Clara Colette Miramon
Die in Berlin lebende Designerin Clara Colette Miramon, die das traditionelle Frauenbild aufbrechen und die weibliche Sexualität zelebrieren will, zeigte verschiedene Korsett-Zweiteiler aus Rock und Top in knalligem Pink sowie eine Denim-Variante. Außerdem waren Körper a la Jean Paul Gaultier auf Pieces wie Kleider und Zweiteiler gedruckt, die mit Plüsch-Details ergänzt wurden. Zu den Highlights der Kollektion zählte ein Rock aus weißen Boxhandschuhen sowie eine transparente 60er-Jahre Diner-Uniform. In der Mitte der Schaufläche war ein Erdhügel aufgeschüttet, auf dem ein Model wie tot lag, sich dann allerdings zum Ende der Show aufraffte und sie mit ihrem Walk schloss.
Namila feiert mit Ed Hardy
Namilia setzt in dieser Saison seiner Y2K-Ästhetik die Krone auf und kollabierte mit Ed Hardy. Die kalifornische Marke bekam durch das Aufleben des Trends in den vergangenen Jahren ihren zweiten Frühling und war nun auch bei dieser Zusammenarbeit mit Namilia großflächig vertreten. Von einfachen Tops und Lederhosen über Accessoires wie lange Handschuhe und Stiefel zur langen Schleppe zogen sich die ikonischen Prints mit Motiven wie Tiger, Totenkopf und Rosen durch die Kollektion.
Wären nicht provokanten Sprüche wie „Daddy‘s little Angel” (Eng.: Papas kleiner Engel), “Fashion Fauxpas" oder “To pretty for Rehab” (Eng.: Zu schön für die Reha) zu lesen gewesen und die detaillierte Schneiderkunst mit dem Spiel von verschiedenen Materialien wie Leder und Denim neben Stickereien auf transparenten Stoffen nicht präsent gewesen, hätte man fast denken können, es war eine Ed Hardy Show. Natürlich verdeutlichte auch der Namilia-Schriftzug, der auf mehreren Pieces zu sehen war, die Zusammenarbeit.
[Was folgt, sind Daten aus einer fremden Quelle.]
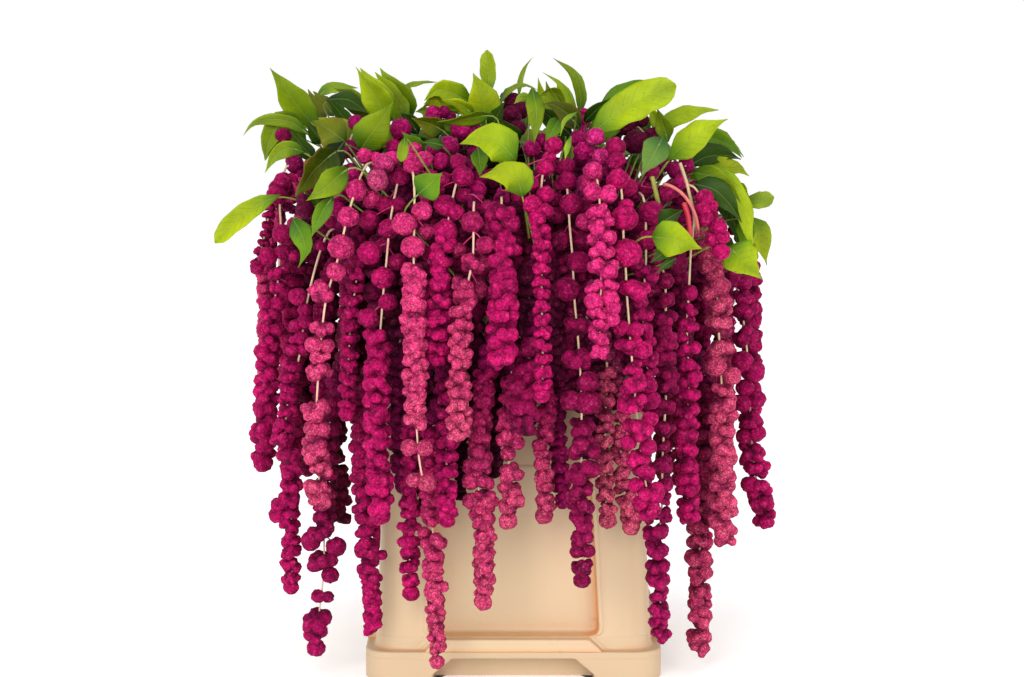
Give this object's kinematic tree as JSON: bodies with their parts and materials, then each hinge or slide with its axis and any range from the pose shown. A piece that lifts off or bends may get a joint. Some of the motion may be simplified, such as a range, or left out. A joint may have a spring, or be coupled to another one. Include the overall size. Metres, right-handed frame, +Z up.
{
  "type": "bucket of cut trailing amaranth",
  "caption": "Square plastic flower bucket filled with cut trailing amaranth: green leaves on top and long beaded crimson and pink seed heads hanging over the rim on every side.",
  "frame": {"origin": "centre of the bucket's underside, on the surface it stands on", "axes": "+Z up, front towards -Y, +X to the right when seen from the front"},
  "size_m": [0.5659, 0.5016, 0.6274],
  "materials": {
    "bucket_plastic": "satin moulded beige plastic with a fine texture",
    "foliage": "smooth fresh leaf green with paler veins",
    "seed_tassel": "matt granular crimson and pink florets"
  },
  "bodies": {
    "root": {"bucket": "bucket_plastic", "leafy_stem_01": "foliage", "leafy_stem_02": "foliage", "leafy_stem_03": "foliage", "leafy_stem_04": "foliage", "leafy_stem_05": "foliage", "leafy_stem_06": "foliage", "leafy_stem_07": "foliage", "leafy_stem_08": "foliage", "leafy_stem_09": "foliage", "leafy_stem_10": "foliage", "leafy_stem_11": "foliage", "leafy_stem_12": "foliage", "leafy_stem_13": "foliage", "leafy_stem_14": "foliage", "leafy_stem_15": "foliage", "leafy_stem_16": "foliage", "leafy_stem_17": "foliage", "leafy_stem_18": "foliage", "leafy_stem_19": "foliage", "leafy_stem_20": "foliage", "leafy_stem_21": "foliage", "leafy_stem_22": "foliage", "leafy_stem_23": "foliage", "leafy_stem_24": "foliage", "seed_head_01": "seed_tassel", "seed_head_02": "seed_tassel", "seed_head_03": "seed_tassel", "seed_head_04": "seed_tassel", "seed_head_05": "seed_tassel", "seed_head_06": "seed_tassel", "seed_head_07": "seed_tassel", "seed_head_08": "seed_tassel", "seed_head_09": "seed_tassel", "seed_head_10": "seed_tassel", "seed_head_11": "seed_tassel", "seed_head_12": "seed_tassel", "seed_head_13": "seed_tassel", "seed_head_14": "seed_tassel", "seed_head_15": "seed_tassel", "seed_head_16": "seed_tassel", "seed_head_17": "seed_tassel", "seed_head_18": "seed_tassel", "seed_head_19": "seed_tassel", "seed_head_20": "seed_tassel", "seed_head_21": "seed_tassel", "seed_head_22": "seed_tassel", "seed_head_23": "seed_tassel", "seed_head_24": "seed_tassel"}
  },
  "joints": []
}
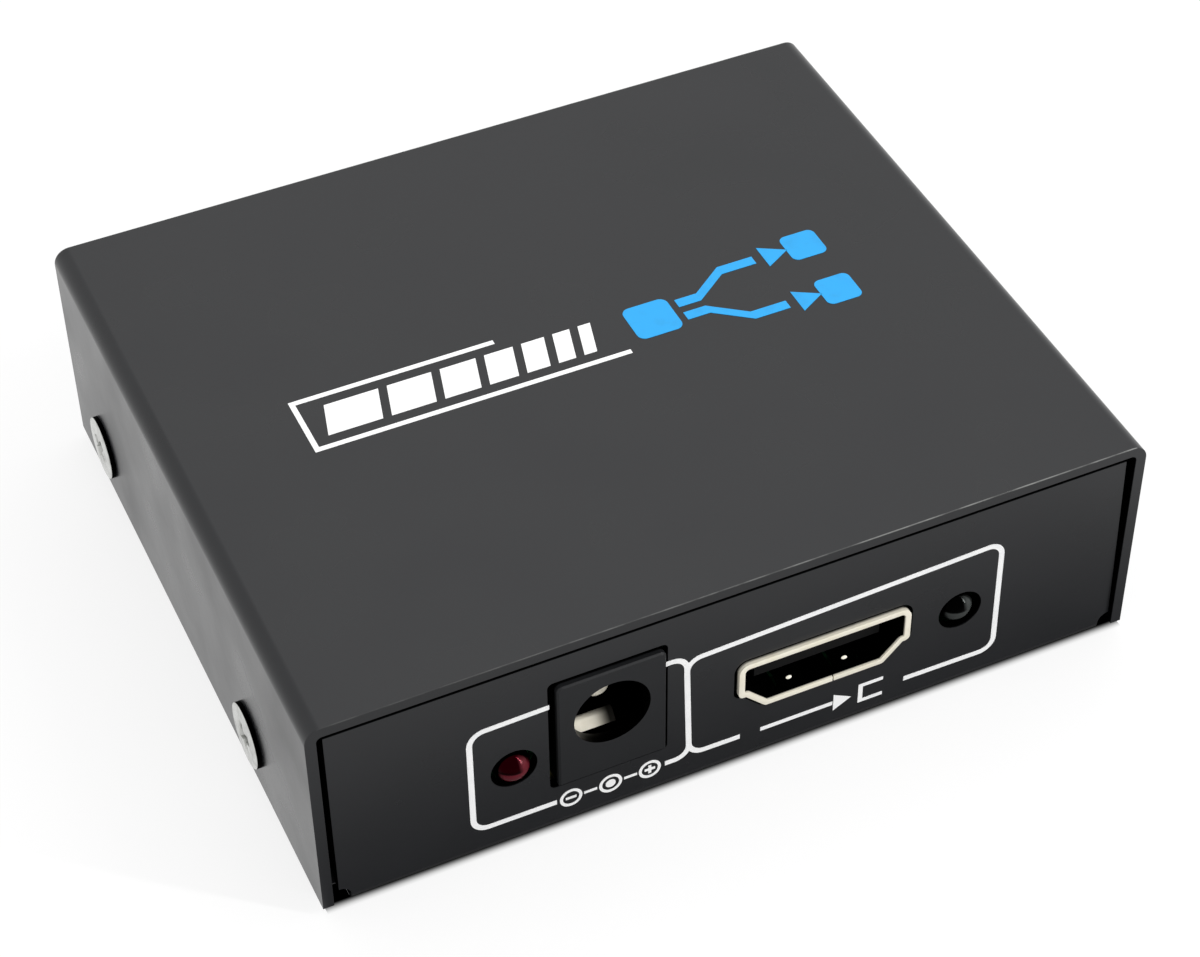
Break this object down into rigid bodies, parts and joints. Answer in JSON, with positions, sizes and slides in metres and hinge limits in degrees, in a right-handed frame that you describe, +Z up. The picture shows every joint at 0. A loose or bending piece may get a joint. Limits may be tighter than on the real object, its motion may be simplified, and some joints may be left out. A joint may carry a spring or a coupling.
{
  "type": "hdmi splitter",
  "caption": "Small folded steel box that splits a video signal: power jack, video input and lights in front, video outputs behind.",
  "frame": {"origin": "on the table under the middle of the box", "axes": "+X to the right along the front, +Y to the back, +Z up"},
  "size_m": [0.071, 0.0596, 0.0207],
  "materials": {
    "black_powder_coat": "satin black powder coat",
    "plated_screw": "bright zinc plate",
    "plain_steel": "tin-plated steel",
    "nickel_shell": "nickel plate",
    "jack_plastic": "moulded nylon",
    "insulator_plastic": "moulded liquid-crystal polymer",
    "contact_gold": "gold flash over copper alloy",
    "red_lens": "tinted clear epoxy",
    "clear_lens": "clear epoxy",
    "board_laminate": "green solder mask over glass laminate",
    "chip_plastic": "moulded epoxy",
    "tinned_lead": "tinned copper",
    "ferrite": "sintered ferrite",
    "can_aluminium": "drawn can",
    "can_base_plastic": "moulded",
    "ceramic_body": "fired ceramic with tinned ends",
    "resistor_body": "glass-coated film on alumina",
    "fuse_body": "laminated polymer"
  },
  "bodies": {
    "splitter": {"top_cover": "black_powder_coat", "base_chassis": "black_powder_coat", "cover_screws": "plated_screw", "board_standoffs": "plain_steel", "board_screws": "plated_screw", "circuit_board": "board_laminate", "jack_housing": "jack_plastic", "jack_centre_pin": "nickel_shell", "jack_sleeve_terminal": "tinned_lead", "jack_shunt_terminal": "tinned_lead", "splitter_chip": "chip_plastic", "splitter_chip_leads": "tinned_lead", "memory_chip": "chip_plastic", "memory_chip_leads": "tinned_lead", "regulators": "chip_plastic", "regulator_leads": "tinned_lead", "power_inductor": "ferrite", "capacitor_cans": "can_aluminium", "capacitor_bases": "can_base_plastic", "clock_crystal": "plain_steel", "guard_diode": "chip_plastic", "diode_tabs": "tinned_lead", "input_fuse": "fuse_body", "ceramic_capacitors": "ceramic_body", "resistors": "resistor_body", "surge_arrays": "chip_plastic", "transistors": "chip_plastic", "transistor_leads": "tinned_lead", "video_in_shell": "nickel_shell", "video_in_insulator": "insulator_plastic", "video_in_contacts": "contact_gold", "video_out_1_shell": "nickel_shell", "video_out_1_insulator": "insulator_plastic", "video_out_1_contacts": "contact_gold", "video_out_2_shell": "nickel_shell", "video_out_2_insulator": "insulator_plastic", "video_out_2_contacts": "contact_gold", "power_led_lens": "red_lens", "power_led_leads": "tinned_lead", "input_led_lens": "clear_lens", "input_led_leads": "tinned_lead", "output_led_1_lens": "clear_lens", "output_led_1_leads": "tinned_lead", "output_led_2_lens": "clear_lens", "output_led_2_leads": "tinned_lead"},
    "contact_leaf": {"jack_contact_leaf": "nickel_shell"}
  },
  "joints": [
    {"name": "leaf_flex", "type": "hinge", "parent": "splitter", "child": "contact_leaf", "pos_m": [-0.01169, -0.0215, 0.0079], "axis": [1, 0, 0], "range_deg": [0, 5.5], "stiffness_Nm_per_rad": 0.1, "springref_deg": -1.72}
  ]
}
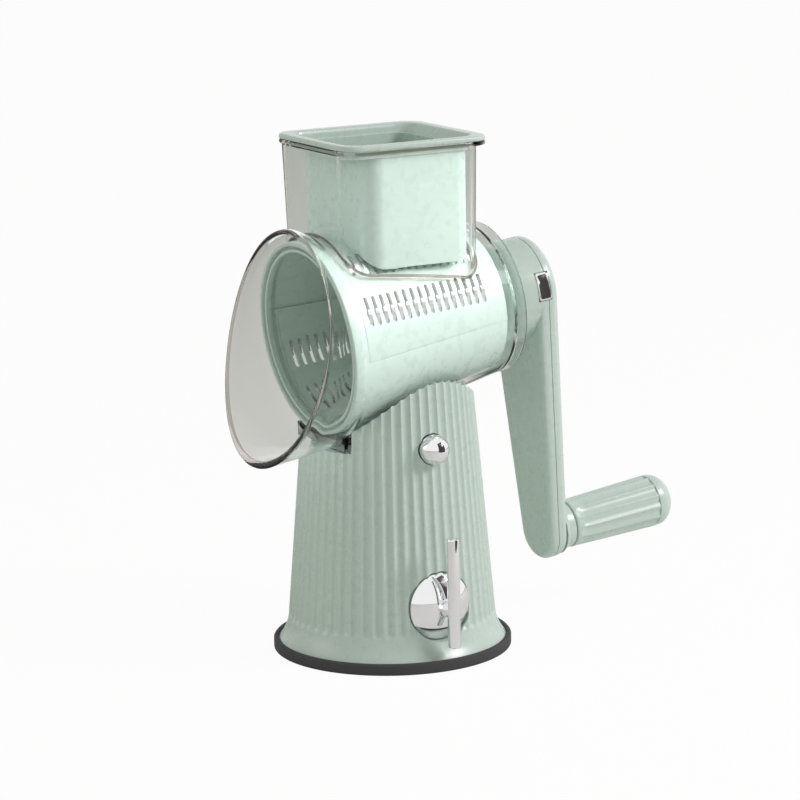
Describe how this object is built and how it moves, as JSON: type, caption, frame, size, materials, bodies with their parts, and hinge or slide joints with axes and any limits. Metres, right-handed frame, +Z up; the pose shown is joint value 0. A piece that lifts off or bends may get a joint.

Thematisch beschäftigte sich die Marke mit dem Stereotyp der Stars und It-Girls der 00er und 10er Jahre, und damit, wie diese während ihrem Höhepunkten gefeiert sowie in menschlichen, schwierigen Zeiten verurteilt wurden. Dies wurde einerseits in den besagten Sprüchen ausgedrückt, aber auch durch von Hochzeit inspirierte Looks, die vielleicht eine übereifrige Entscheidung mit der falschen Person verdeutlichen, gezeigt.